§ **To be done**
Could every line of the data be printed exactly as it reads?

⁂

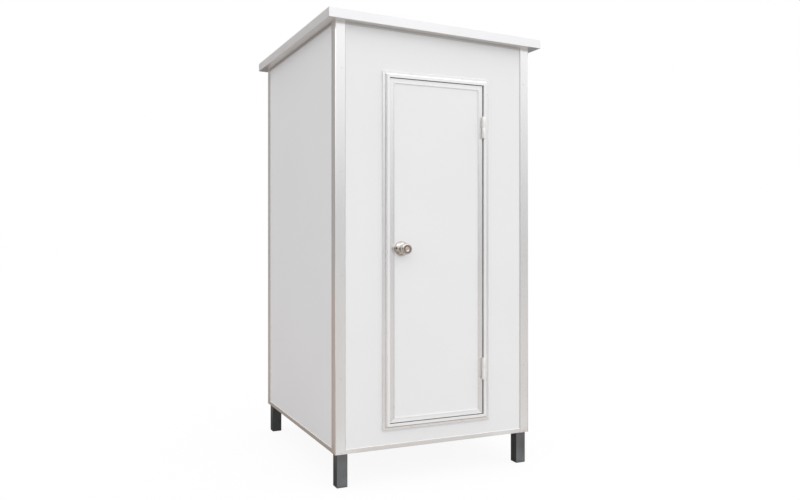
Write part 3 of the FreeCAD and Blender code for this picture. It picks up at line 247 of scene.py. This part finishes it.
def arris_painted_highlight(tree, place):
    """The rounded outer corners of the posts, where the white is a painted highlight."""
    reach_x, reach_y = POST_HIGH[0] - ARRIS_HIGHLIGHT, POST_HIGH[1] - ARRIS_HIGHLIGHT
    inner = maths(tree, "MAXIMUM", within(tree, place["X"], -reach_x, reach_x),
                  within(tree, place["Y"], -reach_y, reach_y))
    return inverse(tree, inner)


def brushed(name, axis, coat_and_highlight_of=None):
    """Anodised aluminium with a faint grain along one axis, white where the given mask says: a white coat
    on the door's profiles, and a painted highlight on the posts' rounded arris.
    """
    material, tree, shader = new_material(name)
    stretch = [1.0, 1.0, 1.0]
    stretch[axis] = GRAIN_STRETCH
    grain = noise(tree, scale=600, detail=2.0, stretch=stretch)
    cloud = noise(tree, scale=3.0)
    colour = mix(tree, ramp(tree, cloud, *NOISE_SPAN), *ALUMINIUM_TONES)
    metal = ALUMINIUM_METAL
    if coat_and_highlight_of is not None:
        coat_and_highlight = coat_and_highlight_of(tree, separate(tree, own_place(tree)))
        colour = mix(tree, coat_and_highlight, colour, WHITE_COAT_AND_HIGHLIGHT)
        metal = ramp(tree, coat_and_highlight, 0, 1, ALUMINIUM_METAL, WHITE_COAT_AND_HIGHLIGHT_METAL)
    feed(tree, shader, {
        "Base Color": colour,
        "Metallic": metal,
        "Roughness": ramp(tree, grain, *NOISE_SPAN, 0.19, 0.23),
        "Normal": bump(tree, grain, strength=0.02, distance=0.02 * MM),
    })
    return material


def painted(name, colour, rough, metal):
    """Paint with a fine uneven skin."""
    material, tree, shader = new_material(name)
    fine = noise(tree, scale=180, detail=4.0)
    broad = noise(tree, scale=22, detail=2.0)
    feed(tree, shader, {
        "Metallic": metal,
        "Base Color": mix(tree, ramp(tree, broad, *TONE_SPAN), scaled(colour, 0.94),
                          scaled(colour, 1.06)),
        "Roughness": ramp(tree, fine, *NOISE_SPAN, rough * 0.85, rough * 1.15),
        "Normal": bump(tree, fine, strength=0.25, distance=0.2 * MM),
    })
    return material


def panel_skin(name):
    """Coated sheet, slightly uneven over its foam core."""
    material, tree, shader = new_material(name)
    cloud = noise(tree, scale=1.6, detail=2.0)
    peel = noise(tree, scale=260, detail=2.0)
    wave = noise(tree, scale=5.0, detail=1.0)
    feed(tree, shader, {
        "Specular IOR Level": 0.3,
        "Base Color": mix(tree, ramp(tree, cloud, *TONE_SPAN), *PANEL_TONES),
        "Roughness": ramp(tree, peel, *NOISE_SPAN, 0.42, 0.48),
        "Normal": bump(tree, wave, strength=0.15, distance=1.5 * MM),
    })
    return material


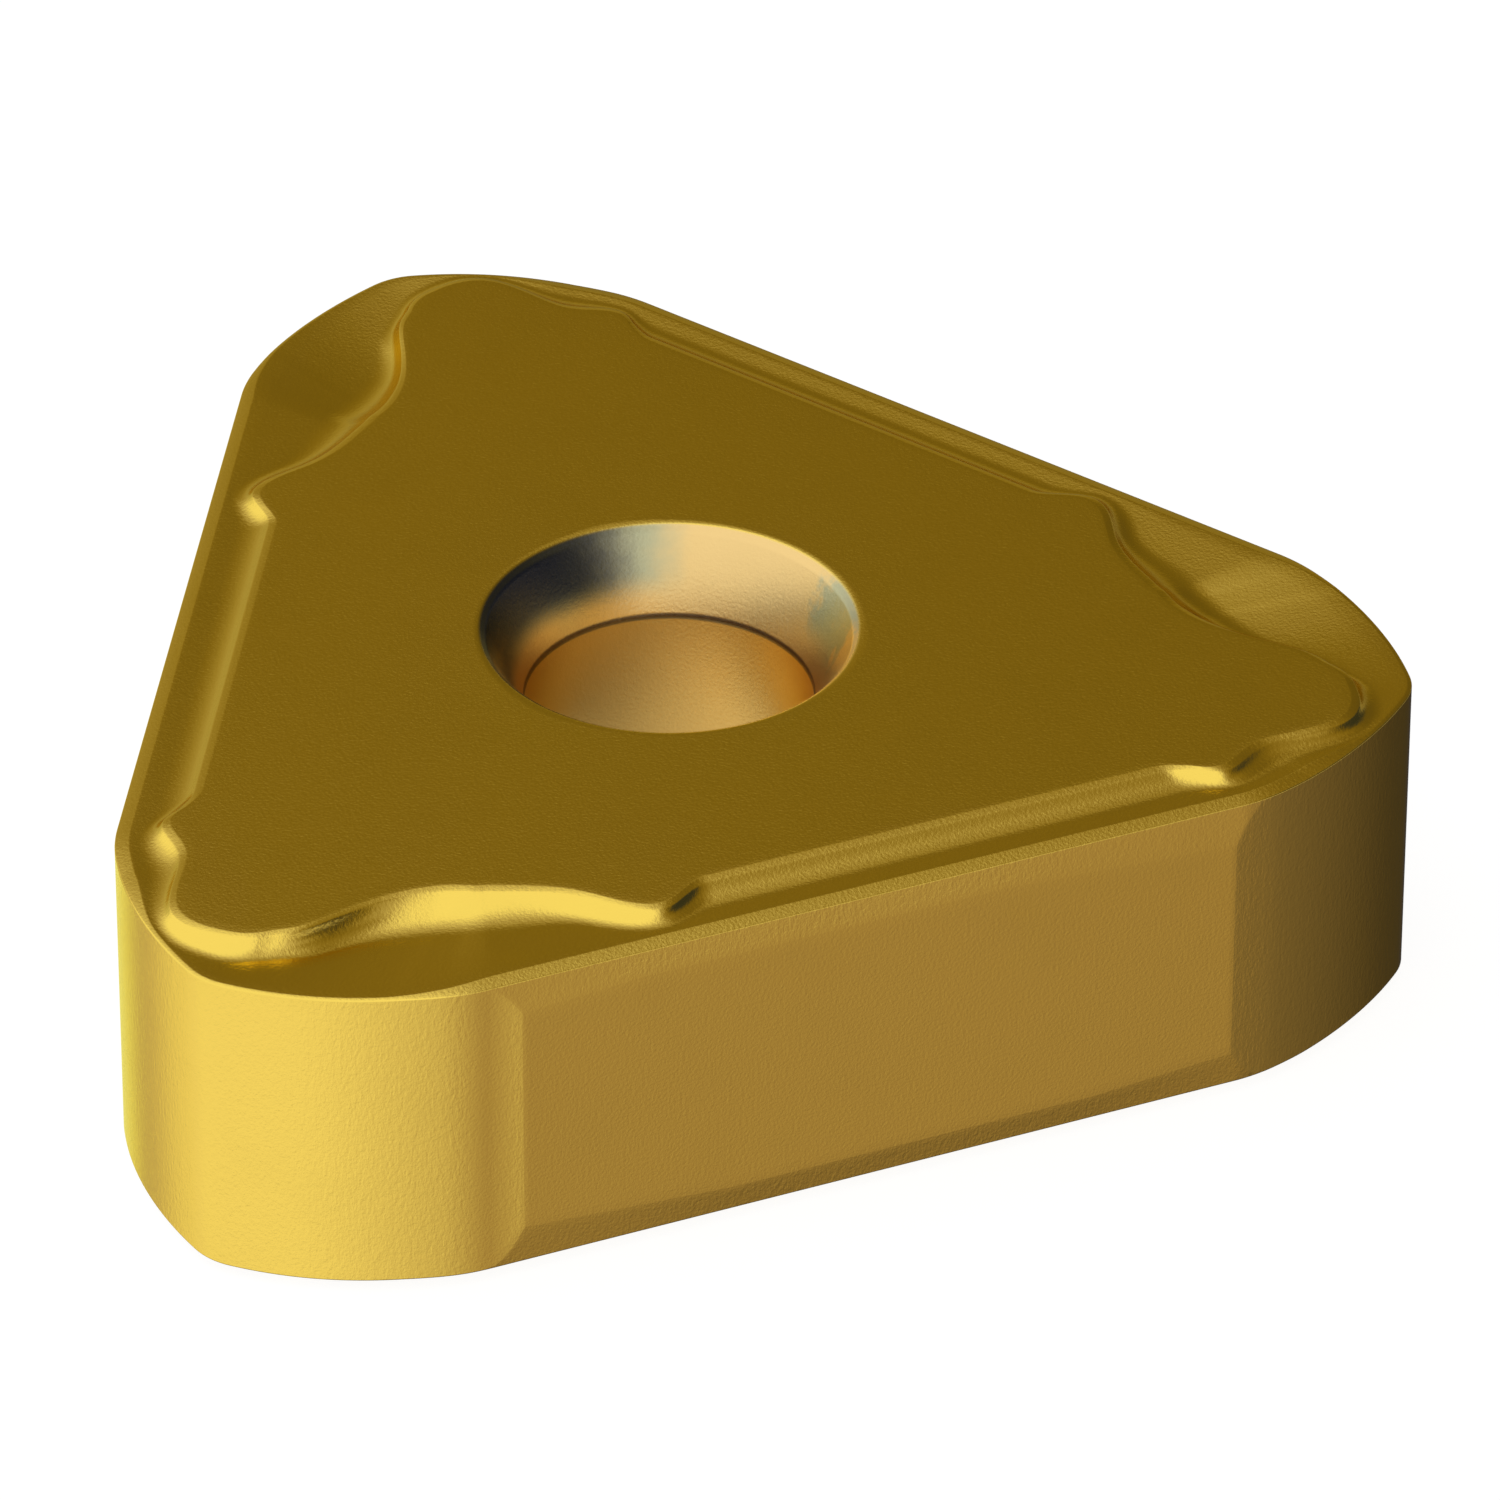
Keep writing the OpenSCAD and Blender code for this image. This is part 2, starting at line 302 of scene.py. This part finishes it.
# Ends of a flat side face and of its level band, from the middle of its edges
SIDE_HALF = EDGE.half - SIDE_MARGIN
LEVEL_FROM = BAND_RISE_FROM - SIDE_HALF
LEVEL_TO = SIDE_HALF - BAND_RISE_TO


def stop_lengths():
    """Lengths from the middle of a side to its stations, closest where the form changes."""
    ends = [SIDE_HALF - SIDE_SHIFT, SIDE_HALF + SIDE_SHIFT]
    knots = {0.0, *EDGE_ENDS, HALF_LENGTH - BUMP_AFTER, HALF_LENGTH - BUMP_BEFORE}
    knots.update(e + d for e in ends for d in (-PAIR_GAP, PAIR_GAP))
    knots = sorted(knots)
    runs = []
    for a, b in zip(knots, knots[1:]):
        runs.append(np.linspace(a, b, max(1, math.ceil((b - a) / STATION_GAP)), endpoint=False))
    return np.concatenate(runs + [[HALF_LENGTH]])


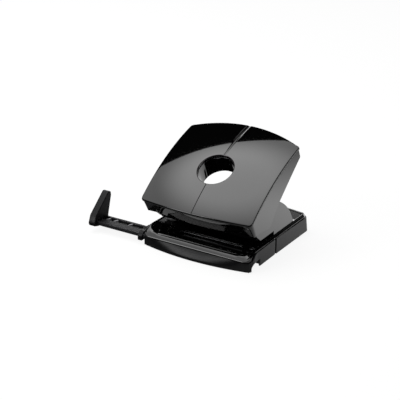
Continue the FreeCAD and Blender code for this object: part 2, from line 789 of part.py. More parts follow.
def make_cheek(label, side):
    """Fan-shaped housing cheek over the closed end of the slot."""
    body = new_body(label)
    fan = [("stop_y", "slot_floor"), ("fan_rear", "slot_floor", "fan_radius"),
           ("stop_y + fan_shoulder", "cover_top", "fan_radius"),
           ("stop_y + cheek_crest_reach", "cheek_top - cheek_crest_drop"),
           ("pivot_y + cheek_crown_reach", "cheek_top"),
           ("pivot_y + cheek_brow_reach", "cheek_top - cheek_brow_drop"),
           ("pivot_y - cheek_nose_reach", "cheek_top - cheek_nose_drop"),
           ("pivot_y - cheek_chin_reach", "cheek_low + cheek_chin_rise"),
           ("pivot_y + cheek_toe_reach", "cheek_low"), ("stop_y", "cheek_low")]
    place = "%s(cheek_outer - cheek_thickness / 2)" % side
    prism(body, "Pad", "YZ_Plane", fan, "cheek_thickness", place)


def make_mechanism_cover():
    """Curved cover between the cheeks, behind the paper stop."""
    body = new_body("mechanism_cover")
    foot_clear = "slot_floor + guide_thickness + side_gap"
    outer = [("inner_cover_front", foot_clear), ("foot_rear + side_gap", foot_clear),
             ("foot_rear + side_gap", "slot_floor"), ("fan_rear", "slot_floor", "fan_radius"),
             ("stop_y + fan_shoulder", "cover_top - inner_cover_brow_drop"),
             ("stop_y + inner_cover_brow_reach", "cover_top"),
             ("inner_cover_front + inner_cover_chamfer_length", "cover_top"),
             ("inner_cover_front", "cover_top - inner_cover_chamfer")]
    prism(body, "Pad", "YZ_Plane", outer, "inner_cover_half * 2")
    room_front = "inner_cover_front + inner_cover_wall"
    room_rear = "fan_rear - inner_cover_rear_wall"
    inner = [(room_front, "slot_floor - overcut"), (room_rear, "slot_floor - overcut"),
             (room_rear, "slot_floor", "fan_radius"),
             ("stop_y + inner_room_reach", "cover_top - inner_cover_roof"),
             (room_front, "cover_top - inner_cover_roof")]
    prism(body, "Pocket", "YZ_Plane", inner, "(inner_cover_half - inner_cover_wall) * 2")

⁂

§ **The output**
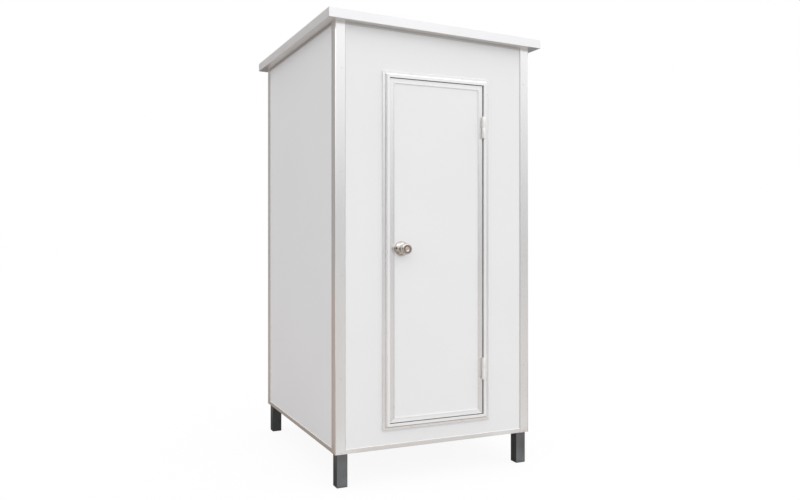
Write part 3 of the FreeCAD and Blender code for this picture. It picks up at line 247 of scene.py. This part finishes it.
def arris_painted_highlight(tree, place):
    """The rounded outer corners of the posts, where the white is a painted highlight."""
    reach_x, reach_y = POST_HIGH[0] - ARRIS_HIGHLIGHT, POST_HIGH[1] - ARRIS_HIGHLIGHT
    inner = maths(tree, "MAXIMUM", within(tree, place["X"], -reach_x, reach_x),
                  within(tree, place["Y"], -reach_y, reach_y))
    return inverse(tree, inner)


def brushed(name, axis, coat_and_highlight_of=None):
    """Anodised aluminium with a faint grain along one axis, white where the given mask says: a white coat
    on the door's profiles, and a painted highlight on the posts' rounded arris.
    """
    material, tree, shader = new_material(name)
    stretch = [1.0, 1.0, 1.0]
    stretch[axis] = GRAIN_STRETCH
    grain = noise(tree, scale=600, detail=2.0, stretch=stretch)
    cloud = noise(tree, scale=3.0)
    colour = mix(tree, ramp(tree, cloud, *NOISE_SPAN), *ALUMINIUM_TONES)
    metal = ALUMINIUM_METAL
    if coat_and_highlight_of is not None:
        coat_and_highlight = coat_and_highlight_of(tree, separate(tree, own_place(tree)))
        colour = mix(tree, coat_and_highlight, colour, WHITE_COAT_AND_HIGHLIGHT)
        metal = ramp(tree, coat_and_highlight, 0, 1, ALUMINIUM_METAL, WHITE_COAT_AND_HIGHLIGHT_METAL)
    feed(tree, shader, {
        "Base Color": colour,
        "Metallic": metal,
        "Roughness": ramp(tree, grain, *NOISE_SPAN, 0.19, 0.23),
        "Normal": bump(tree, grain, strength=0.02, distance=0.02 * MM),
    })
    return material


def painted(name, colour, rough, metal):
    """Paint with a fine uneven skin."""
    material, tree, shader = new_material(name)
    fine = noise(tree, scale=180, detail=4.0)
    broad = noise(tree, scale=22, detail=2.0)
    feed(tree, shader, {
        "Metallic": metal,
        "Base Color": mix(tree, ramp(tree, broad, *TONE_SPAN), scaled(colour, 0.94),
                          scaled(colour, 1.06)),
        "Roughness": ramp(tree, fine, *NOISE_SPAN, rough * 0.85, rough * 1.15),
        "Normal": bump(tree, fine, strength=0.25, distance=0.2 * MM),
    })
    return material


def panel_skin(name):
    """Coated sheet, slightly uneven over its foam core."""
    material, tree, shader = new_material(name)
    cloud = noise(tree, scale=1.6, detail=2.0)
    peel = noise(tree, scale=260, detail=2.0)
    wave = noise(tree, scale=5.0, detail=1.0)
    feed(tree, shader, {
        "Specular IOR Level": 0.3,
        "Base Color": mix(tree, ramp(tree, cloud, *TONE_SPAN), *PANEL_TONES),
        "Roughness": ramp(tree, peel, *NOISE_SPAN, 0.42, 0.48),
        "Normal": bump(tree, wave, strength=0.15, distance=1.5 * MM),
    })
    return material


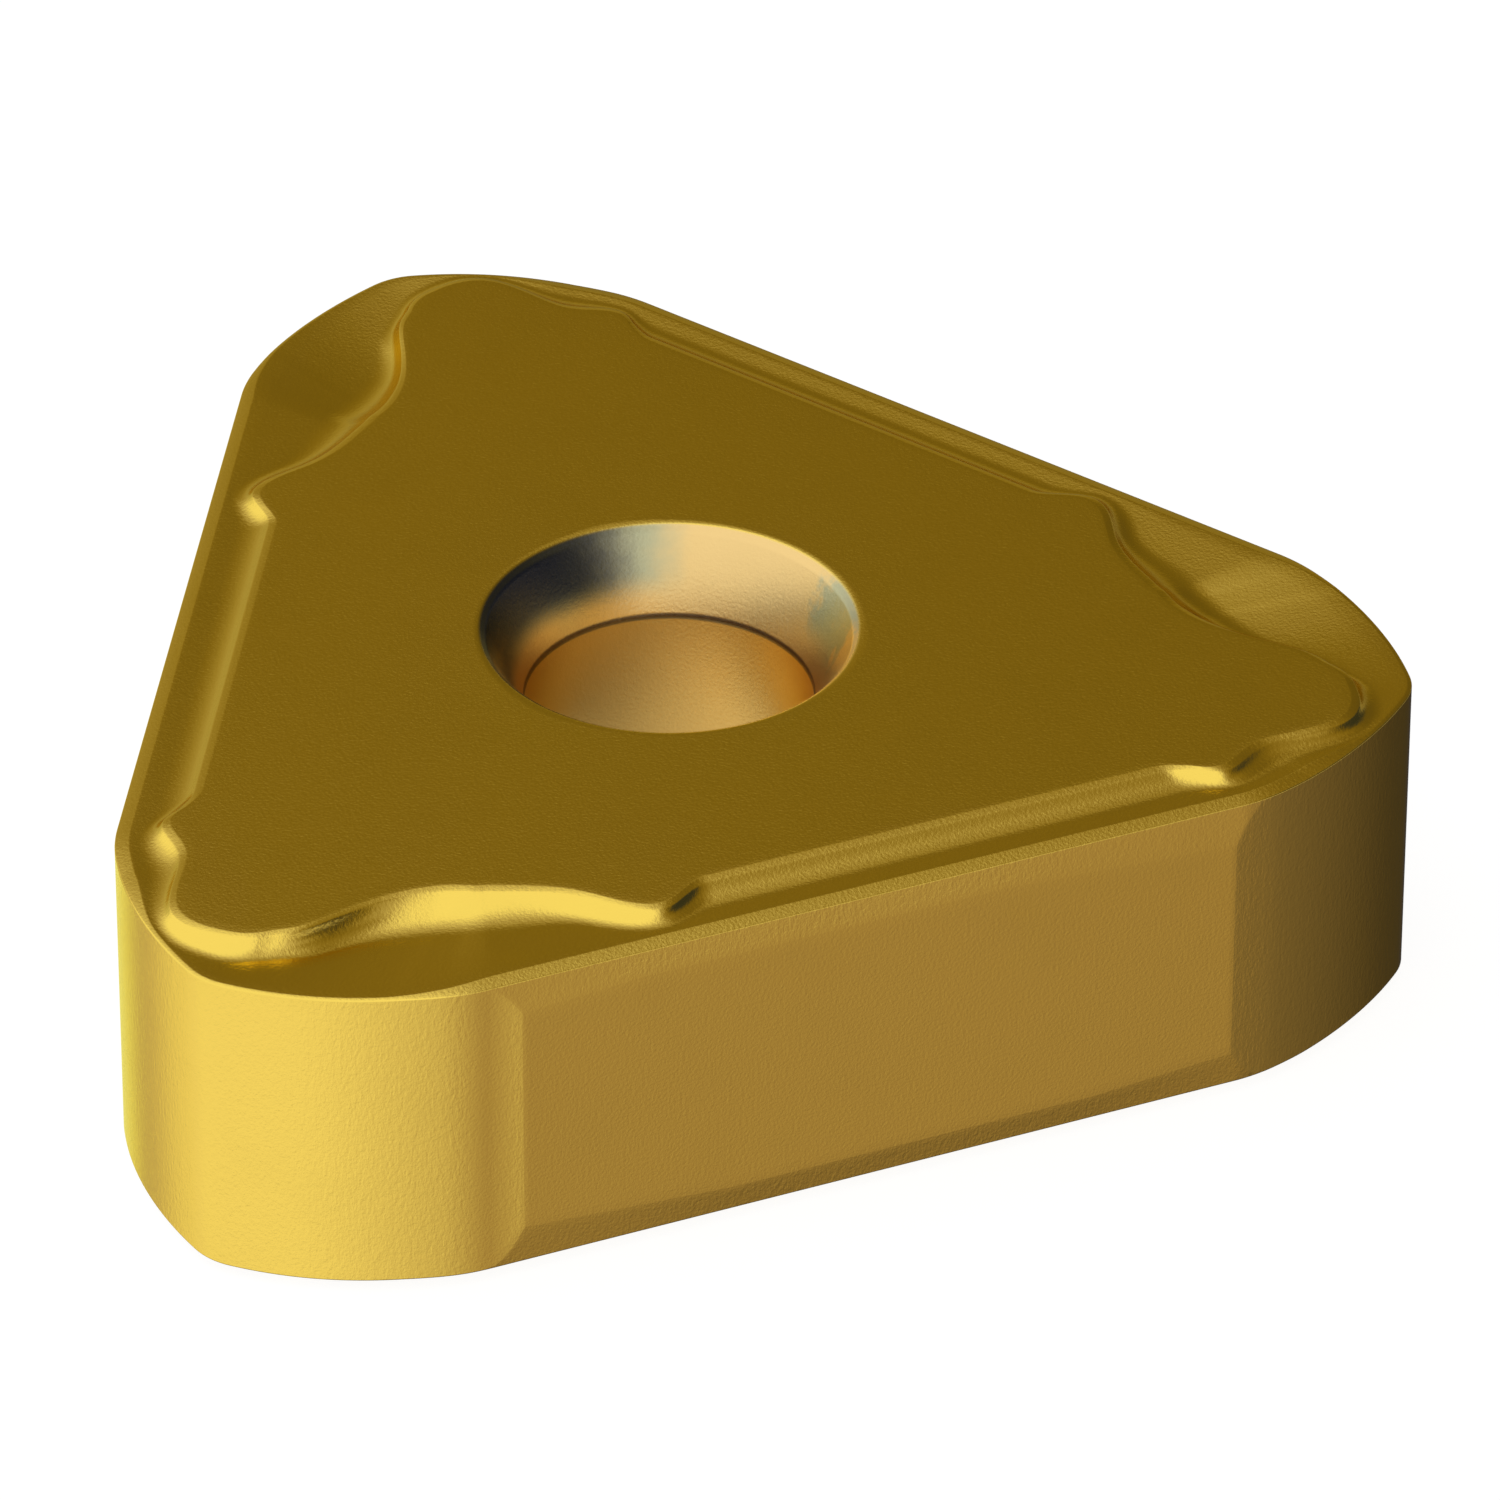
Keep writing the OpenSCAD and Blender code for this image. This is part 2, starting at line 302 of scene.py. This part finishes it.
# Ends of a flat side face and of its level band, from the middle of its edges
SIDE_HALF = EDGE.half - SIDE_MARGIN
LEVEL_FROM = BAND_RISE_FROM - SIDE_HALF
LEVEL_TO = SIDE_HALF - BAND_RISE_TO


def stop_lengths():
    """Lengths from the middle of a side to its stations, closest where the form changes."""
    ends = [SIDE_HALF - SIDE_SHIFT, SIDE_HALF + SIDE_SHIFT]
    knots = {0.0, *EDGE_ENDS, HALF_LENGTH - BUMP_AFTER, HALF_LENGTH - BUMP_BEFORE}
    knots.update(e + d for e in ends for d in (-PAIR_GAP, PAIR_GAP))
    knots = sorted(knots)
    runs = []
    for a, b in zip(knots, knots[1:]):
        runs.append(np.linspace(a, b, max(1, math.ceil((b - a) / STATION_GAP)), endpoint=False))
    return np.concatenate(runs + [[HALF_LENGTH]])


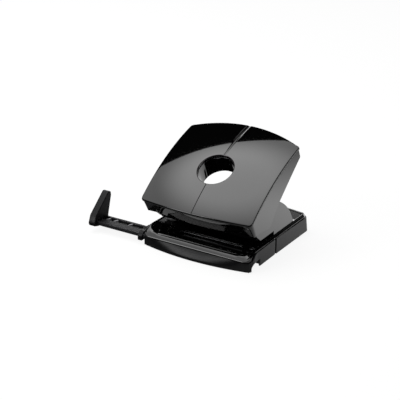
Continue the FreeCAD and Blender code for this object: part 2, from line 789 of part.py. More parts follow.
def make_cheek(label, side):
    """Fan-shaped housing cheek over the closed end of the slot."""
    body = new_body(label)
    fan = [("stop_y", "slot_floor"), ("fan_rear", "slot_floor", "fan_radius"),
           ("stop_y + fan_shoulder", "cover_top", "fan_radius"),
           ("stop_y + cheek_crest_reach", "cheek_top - cheek_crest_drop"),
           ("pivot_y + cheek_crown_reach", "cheek_top"),
           ("pivot_y + cheek_brow_reach", "cheek_top - cheek_brow_drop"),
           ("pivot_y - cheek_nose_reach", "cheek_top - cheek_nose_drop"),
           ("pivot_y - cheek_chin_reach", "cheek_low + cheek_chin_rise"),
           ("pivot_y + cheek_toe_reach", "cheek_low"), ("stop_y", "cheek_low")]
    place = "%s(cheek_outer - cheek_thickness / 2)" % side
    prism(body, "Pad", "YZ_Plane", fan, "cheek_thickness", place)


def make_mechanism_cover():
    """Curved cover between the cheeks, behind the paper stop."""
    body = new_body("mechanism_cover")
    foot_clear = "slot_floor + guide_thickness + side_gap"
    outer = [("inner_cover_front", foot_clear), ("foot_rear + side_gap", foot_clear),
             ("foot_rear + side_gap", "slot_floor"), ("fan_rear", "slot_floor", "fan_radius"),
             ("stop_y + fan_shoulder", "cover_top - inner_cover_brow_drop"),
             ("stop_y + inner_cover_brow_reach", "cover_top"),
             ("inner_cover_front + inner_cover_chamfer_length", "cover_top"),
             ("inner_cover_front", "cover_top - inner_cover_chamfer")]
    prism(body, "Pad", "YZ_Plane", outer, "inner_cover_half * 2")
    room_front = "inner_cover_front + inner_cover_wall"
    room_rear = "fan_rear - inner_cover_rear_wall"
    inner = [(room_front, "slot_floor - overcut"), (room_rear, "slot_floor - overcut"),
             (room_rear, "slot_floor", "fan_radius"),
             ("stop_y + inner_room_reach", "cover_top - inner_cover_roof"),
             (room_front, "cover_top - inner_cover_roof")]
    prism(body, "Pocket", "YZ_Plane", inner, "(inner_cover_half - inner_cover_wall) * 2")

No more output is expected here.